------ SUPPLIED MATERIAL ------

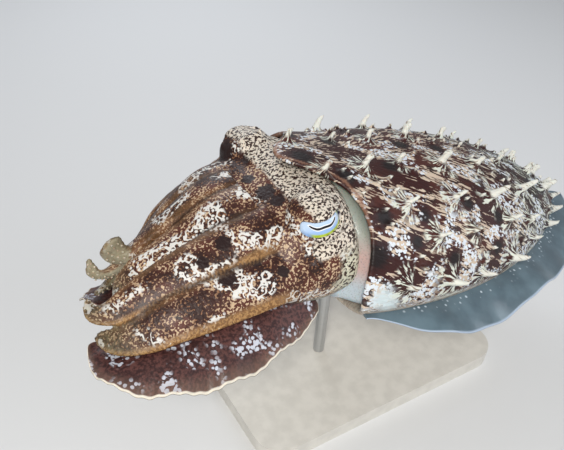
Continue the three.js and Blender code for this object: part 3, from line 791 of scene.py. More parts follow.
collar = new_piece("collar", facing_out(collar_shell()))
give(collar, high=ease((points_of(collar)[:, 2] + 34) / 80))


def funnel_shell(around=48):
    """A tapered tube whose wall turns in at the open end and runs back inside."""
    line = line_through(np.array(FUNNEL_LINE, float))
    outer = [(s, lerp(22, 11, s**0.8)) for s in np.linspace(0, 0.985, 26)]
    lip = [(1.0, 10.6), (1.003, 9.8), (0.99, 9.0)]
    inner = [(s, lerp(12, 8.5, s)) for s in np.linspace(0.97, 0.64, 12)]
    share, radius = np.array(outer + lip + inner).T
    middle = line(share)
    along = unit(line(np.minimum(share + 0.01, 1)) - line(np.minimum(share, 0.99) - 0.01))
    upward = unit(np.stack([along[:, 2], 0 * share, -along[:, 0]], -1))[:, None]
    angle = np.linspace(0, 2 * np.pi, around, endpoint=False)[None, :, None]
    wide = radius[:, None, None]
    rings = middle[:, None] + upward * wide * 0.72 * np.sin(angle)
    return closed_tube(rings + np.array([0, 1.0, 0]) * wide * np.cos(angle))


funnel = new_piece("funnel", facing_out(funnel_shell()))


def mouth_shell(around=96, along=40):
    """A cushion of lips: its radius falls with the root of 1 - s^3, seven folds pucker it by the
    cosine of seven times the angle, and the last tenth turns in to a pit."""
    angle = np.linspace(0, 2 * np.pi, around, endpoint=False)
    rings = []
    for share in np.linspace(0, 1, along):
        wide = 17 * np.sqrt(np.clip(1 - (share * 0.98) ** 3, 0, 1)) * (1 + 0.07 * np.cos(7 * angle) * share)
        dip = 5 * ease((share - 0.9) / 0.1)
        x = -56 + 10 - 22 * share + dip
        height = -12 + 0.85 * wide * np.sin(angle)
        rings.append(np.stack([np.full(around, x), wide * np.cos(angle), height], -1))
    return closed_tube(np.array(rings))


mouth = new_piece("mouth", facing_out(mouth_shell()))
for piece in (collar, funnel, mouth):
    print(piece.name, len(piece.data.polygons), "faces")

# %% [markdown]
# Suckers line the side of each arm that faces the mouth, in four rows that shrink
# to the tip. Each is a little cup: a short stalk, a swollen rim and a hollow. Instances
# on points would make copies of one mesh. Here one profile is turned round an axis at
# every place with one array sum, which keeps all the cups in one closed mesh.

# %% Suckers
# Radius and height of the cup's outline, as shares of its size, from stalk to hollow.
SUCKER_PROFILE = np.array(
    [[0.55, -0.6], [0.6, 0.1], [1.0, 0.45], [1.0, 0.85], [0.72, 0.95], [0.45, 0.55]]
)


def sucker_cups(number, side, per_row=16, around=10):
    """Cups in four staggered rows: each is the profile's radius times cos and sin round a point on
    the arm's inner face, and its size falls evenly from root to tip."""
    shells = []
    for row in range(4):
        k = np.arange(per_row)
        share = 0.28 + 0.7 * (k + 0.5 * (row % 2)) / per_row
        middle, along, outward, across, half, _, below = arm_frame(number, side, share)
        size = 1.55 * lerp(1.15, 0.45, share)
        foot = middle + across * ((row - 1.5) * 0.36 * half)[:, None]
        edge = 1 - ((row - 1.5) * 0.36) ** 2 * 0.5
        angle = np.linspace(0, 2 * np.pi, around, endpoint=False)
        for i in range(per_row):
            radius, height = SUCKER_PROFILE.T[:, :, None, None] * size[i]
            rings = (
                foot[i]
                - outward[i] * (below[i] * edge + height)
                + along[i] * radius * np.cos(angle)[None, :, None]
                + across[i] * radius * np.sin(angle)[None, :, None]
            )
            shells.append(closed_tube(rings))
    return shells


cups = [shell for side in SIDES.values() for number in range(4) for shell in sucker_cups(number, side)]
suckers = new_piece("suckers", merged(cups))
print("suckers:", len(cups))

# %% [markdown]
# The eyeball is a ball under a clear wet skin. A ready-made sphere would do for its
# shape. It is worked out in its own directions instead, so that the marks of the iris
# and the pupil can be drawn by how far a point lies forward and up from the middle.

# %% Eyeballs
eyeballs = {}
for name, side in SIDES.items():
    centre, outward, upward, forward = eye_frame(side)
    polar = np.linspace(0.01, np.pi - 0.01, 90)[:, None, None]
    turn = np.linspace(0, 2 * np.pi, 140, endpoint=False)[None, :, None]
    ball = outward * np.cos(polar) + np.sin(polar) * (forward * np.cos(turn) + upward * np.sin(turn))
    eyeballs[name] = new_piece(f"eye_{name}", facing_out(closed_tube(centre + EYE_RADIUS * ball)))
    local = points_of(eyeballs[name]) - centre
    give(eyeballs[name], eye=np.stack([local @ forward, local @ upward, local @ outward], -1))
print("eyeballs:", len(eyeballs["left"].data.polygons), "faces each")

# %% [markdown]
# The skin's marks follow the body: patches sit at certain places, flecks slant down the
# sides, and dashes run above the fin. They could be painted by hand on an unwrapped
# mesh. Here each is a number at every point, worked out from where that point lies, and
# the material turns the numbers into colour. These are the tools for it.

# %% Body map, noise and spots


def skin_map(points):
    """Unrolls the mantle: millimetres behind the nape, millimetres down either side from the ridge,
    and a third number that tells the left side's pattern from the right's. Also gives the height
    above the fins' line, and roughly how far a point stands above the plain skin."""
    x = np.clip(points[:, 0], 0, MANTLE_LENGTH - 2)
    rise = points[:, 2] - fin_line(x)
    tall = np.where(rise > 0, dome_height(x), belly_depth(x))
    y_share, z_share = points[:, 1] / mantle_half_width(x), rise / tall
    down = (np.pi / 2 - np.arctan2(z_share, y_share)) * (mantle_half_width(x) * 0.75 + 12)
    section = np.abs(y_share) ** (2 / SIDE_POWER) + np.abs(z_share) ** (2 / TOP_POWER)
    above = (section**0.45 - 1) * mantle_half_width(x)
    return np.stack([points[:, 0], np.abs(down), 25 * np.tanh(down / 14)], -1), rise, above


def waves(p, scale, seed):
    """Smooth noise without a grid: a sum of sine waves in seeded directions."""
    local = np.random.default_rng(seed)
    total = np.zeros(len(p))
    for _ in range(9):
        direction = unit(local.normal(size=3)) * 2 * np.pi / (scale * local.uniform(0.7, 1.5))
        total += np.sin(p @ direction + local.uniform(0, 6.28))
    return total / 3.0


def spots(p, places):
    """1 inside any of the named balls and 0 outside, eased over the ball's outer third."""
    mask = np.zeros(len(p))
    for x, y, z, radius in places:
        wobble = 1 + 0.16 * np.sin(p @ np.array([0.9, 0.7, 1.1]) + x)
        away = np.linalg.norm(p - np.array([x, y, z]), axis=1)
        mask = np.maximum(mask, ease(1.6 - away / (radius * wobble)))
    return mask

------

* EXERCISE PROMPT:
Lines from the beginning of the data above through the line containing "return closed_tube(rings +" are to be returned exactly, and no others.

* EXERCISE ANSWER:
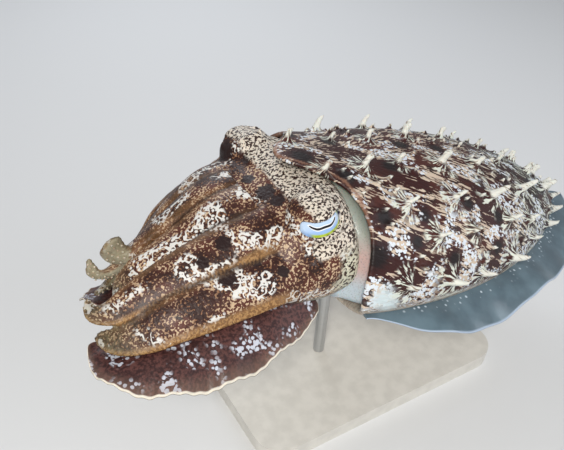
Continue the three.js and Blender code for this object: part 3, from line 791 of scene.py. More parts follow.
collar = new_piece("collar", facing_out(collar_shell()))
give(collar, high=ease((points_of(collar)[:, 2] + 34) / 80))


def funnel_shell(around=48):
    """A tapered tube whose wall turns in at the open end and runs back inside."""
    line = line_through(np.array(FUNNEL_LINE, float))
    outer = [(s, lerp(22, 11, s**0.8)) for s in np.linspace(0, 0.985, 26)]
    lip = [(1.0, 10.6), (1.003, 9.8), (0.99, 9.0)]
    inner = [(s, lerp(12, 8.5, s)) for s in np.linspace(0.97, 0.64, 12)]
    share, radius = np.array(outer + lip + inner).T
    middle = line(share)
    along = unit(line(np.minimum(share + 0.01, 1)) - line(np.minimum(share, 0.99) - 0.01))
    upward = unit(np.stack([along[:, 2], 0 * share, -along[:, 0]], -1))[:, None]
    angle = np.linspace(0, 2 * np.pi, around, endpoint=False)[None, :, None]
    wide = radius[:, None, None]
    rings = middle[:, None] + upward * wide * 0.72 * np.sin(angle)
    return closed_tube(rings + np.array([0, 1.0, 0]) * wide * np.cos(angle))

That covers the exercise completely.